── Dataset content

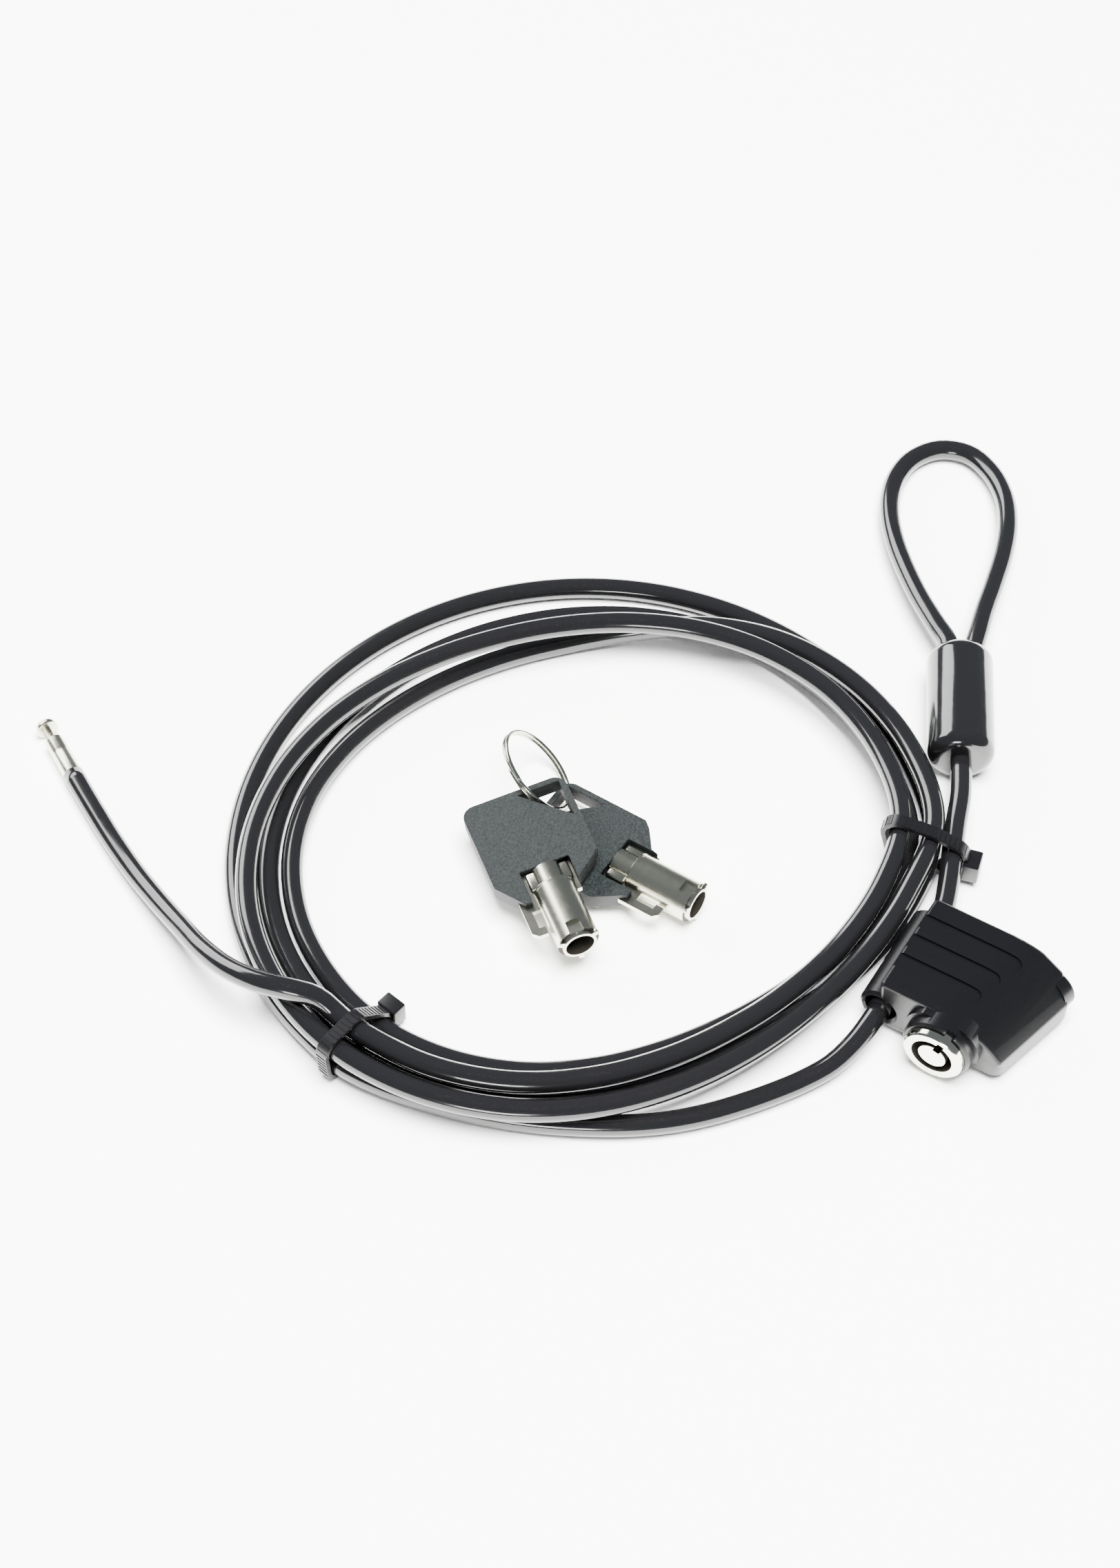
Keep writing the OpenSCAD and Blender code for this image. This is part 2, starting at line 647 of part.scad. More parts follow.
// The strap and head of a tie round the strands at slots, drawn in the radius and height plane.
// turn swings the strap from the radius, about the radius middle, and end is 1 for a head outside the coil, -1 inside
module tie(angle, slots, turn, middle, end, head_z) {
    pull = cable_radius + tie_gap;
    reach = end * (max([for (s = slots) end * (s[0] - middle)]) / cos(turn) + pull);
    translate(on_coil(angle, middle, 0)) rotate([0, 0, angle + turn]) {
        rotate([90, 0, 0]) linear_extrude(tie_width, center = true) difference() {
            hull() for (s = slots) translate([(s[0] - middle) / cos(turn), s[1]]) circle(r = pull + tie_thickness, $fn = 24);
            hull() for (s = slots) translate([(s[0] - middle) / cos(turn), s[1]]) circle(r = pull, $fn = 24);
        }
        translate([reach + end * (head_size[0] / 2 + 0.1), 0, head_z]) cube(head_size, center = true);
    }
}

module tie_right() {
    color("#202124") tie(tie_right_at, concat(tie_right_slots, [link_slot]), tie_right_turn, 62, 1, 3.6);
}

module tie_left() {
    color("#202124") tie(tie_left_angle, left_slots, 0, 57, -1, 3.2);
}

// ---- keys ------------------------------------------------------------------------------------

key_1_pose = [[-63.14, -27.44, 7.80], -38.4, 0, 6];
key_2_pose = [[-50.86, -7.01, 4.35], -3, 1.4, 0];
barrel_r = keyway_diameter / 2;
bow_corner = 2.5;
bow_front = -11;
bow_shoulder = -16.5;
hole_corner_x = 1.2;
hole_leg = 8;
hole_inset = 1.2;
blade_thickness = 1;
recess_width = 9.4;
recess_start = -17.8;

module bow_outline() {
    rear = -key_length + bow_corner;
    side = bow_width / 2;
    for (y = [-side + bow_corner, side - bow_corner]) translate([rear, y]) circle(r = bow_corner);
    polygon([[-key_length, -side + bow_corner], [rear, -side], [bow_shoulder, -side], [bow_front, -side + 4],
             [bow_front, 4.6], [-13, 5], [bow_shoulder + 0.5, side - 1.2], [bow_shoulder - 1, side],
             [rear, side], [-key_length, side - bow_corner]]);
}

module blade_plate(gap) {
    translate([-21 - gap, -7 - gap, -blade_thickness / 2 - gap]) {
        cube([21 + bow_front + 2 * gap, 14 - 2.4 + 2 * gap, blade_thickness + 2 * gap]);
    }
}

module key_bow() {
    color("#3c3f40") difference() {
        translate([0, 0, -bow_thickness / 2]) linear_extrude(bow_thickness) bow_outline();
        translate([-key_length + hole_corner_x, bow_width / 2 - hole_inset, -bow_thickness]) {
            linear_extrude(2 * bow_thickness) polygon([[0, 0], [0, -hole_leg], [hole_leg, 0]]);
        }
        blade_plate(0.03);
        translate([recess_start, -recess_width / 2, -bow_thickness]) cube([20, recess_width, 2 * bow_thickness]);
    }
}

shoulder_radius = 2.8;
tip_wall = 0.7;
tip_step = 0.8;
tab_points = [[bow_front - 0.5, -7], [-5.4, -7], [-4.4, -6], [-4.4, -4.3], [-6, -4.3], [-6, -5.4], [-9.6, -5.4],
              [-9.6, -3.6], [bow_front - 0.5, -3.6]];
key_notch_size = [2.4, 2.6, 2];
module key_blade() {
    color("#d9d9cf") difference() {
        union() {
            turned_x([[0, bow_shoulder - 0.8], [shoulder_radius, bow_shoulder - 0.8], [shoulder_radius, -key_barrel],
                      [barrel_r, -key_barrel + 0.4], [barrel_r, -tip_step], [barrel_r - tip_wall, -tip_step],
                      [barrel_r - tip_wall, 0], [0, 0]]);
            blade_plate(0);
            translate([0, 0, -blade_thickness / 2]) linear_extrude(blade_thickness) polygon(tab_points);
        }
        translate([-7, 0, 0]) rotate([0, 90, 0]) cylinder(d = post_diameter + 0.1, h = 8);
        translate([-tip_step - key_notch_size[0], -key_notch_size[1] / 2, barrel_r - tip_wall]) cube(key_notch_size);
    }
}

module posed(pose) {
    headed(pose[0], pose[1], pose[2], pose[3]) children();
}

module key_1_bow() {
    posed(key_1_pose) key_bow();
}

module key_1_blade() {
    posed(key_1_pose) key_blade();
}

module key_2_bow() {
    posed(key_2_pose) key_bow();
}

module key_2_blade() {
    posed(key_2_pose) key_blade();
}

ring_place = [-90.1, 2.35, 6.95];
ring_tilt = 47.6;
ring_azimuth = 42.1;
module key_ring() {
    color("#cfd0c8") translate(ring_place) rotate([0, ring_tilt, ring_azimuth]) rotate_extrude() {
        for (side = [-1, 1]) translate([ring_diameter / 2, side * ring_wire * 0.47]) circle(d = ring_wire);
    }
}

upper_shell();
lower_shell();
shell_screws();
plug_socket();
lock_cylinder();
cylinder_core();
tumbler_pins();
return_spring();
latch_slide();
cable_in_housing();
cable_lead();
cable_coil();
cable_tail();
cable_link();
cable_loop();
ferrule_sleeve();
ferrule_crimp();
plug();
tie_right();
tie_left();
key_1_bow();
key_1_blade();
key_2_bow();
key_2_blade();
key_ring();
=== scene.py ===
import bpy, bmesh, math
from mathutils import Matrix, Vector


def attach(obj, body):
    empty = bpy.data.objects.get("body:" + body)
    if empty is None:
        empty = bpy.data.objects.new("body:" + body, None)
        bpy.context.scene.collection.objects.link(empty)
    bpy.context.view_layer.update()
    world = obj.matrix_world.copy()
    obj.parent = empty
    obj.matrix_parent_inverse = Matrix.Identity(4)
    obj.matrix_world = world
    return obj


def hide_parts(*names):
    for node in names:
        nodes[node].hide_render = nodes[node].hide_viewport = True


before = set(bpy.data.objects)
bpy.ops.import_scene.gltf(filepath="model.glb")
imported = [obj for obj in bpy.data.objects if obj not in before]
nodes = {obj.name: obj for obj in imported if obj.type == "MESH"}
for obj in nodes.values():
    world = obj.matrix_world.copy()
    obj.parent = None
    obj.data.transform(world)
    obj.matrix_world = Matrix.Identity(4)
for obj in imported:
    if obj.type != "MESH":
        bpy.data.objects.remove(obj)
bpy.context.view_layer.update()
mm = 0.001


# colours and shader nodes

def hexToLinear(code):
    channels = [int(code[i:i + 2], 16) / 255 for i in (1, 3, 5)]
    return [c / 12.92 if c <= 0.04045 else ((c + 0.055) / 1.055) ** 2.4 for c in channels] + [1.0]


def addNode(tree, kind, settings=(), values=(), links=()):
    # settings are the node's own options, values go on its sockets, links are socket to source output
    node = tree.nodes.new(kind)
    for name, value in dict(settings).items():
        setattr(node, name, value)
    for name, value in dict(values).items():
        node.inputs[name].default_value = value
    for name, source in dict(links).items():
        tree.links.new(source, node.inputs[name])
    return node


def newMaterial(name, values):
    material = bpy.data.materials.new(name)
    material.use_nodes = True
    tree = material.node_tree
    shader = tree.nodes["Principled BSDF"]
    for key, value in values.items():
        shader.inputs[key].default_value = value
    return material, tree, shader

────

## Exercise task
Copy verbatim the line that contains "upper_shell();", the line that contains "for node in", and all lines between them.

## Solution for this problem
upper_shell();
lower_shell();
shell_screws();
plug_socket();
lock_cylinder();
cylinder_core();
tumbler_pins();
return_spring();
latch_slide();
cable_in_housing();
cable_lead();
cable_coil();
cable_tail();
cable_link();
cable_loop();
ferrule_sleeve();
ferrule_crimp();
plug();
tie_right();
tie_left();
key_1_bow();
key_1_blade();
key_2_bow();
key_2_blade();
key_ring();
=== scene.py ===
import bpy, bmesh, math
from mathutils import Matrix, Vector


def attach(obj, body):
    empty = bpy.data.objects.get("body:" + body)
    if empty is None:
        empty = bpy.data.objects.new("body:" + body, None)
        bpy.context.scene.collection.objects.link(empty)
    bpy.context.view_layer.update()
    world = obj.matrix_world.copy()
    obj.parent = empty
    obj.matrix_parent_inverse = Matrix.Identity(4)
    obj.matrix_world = world
    return obj


def hide_parts(*names):
    for node in names:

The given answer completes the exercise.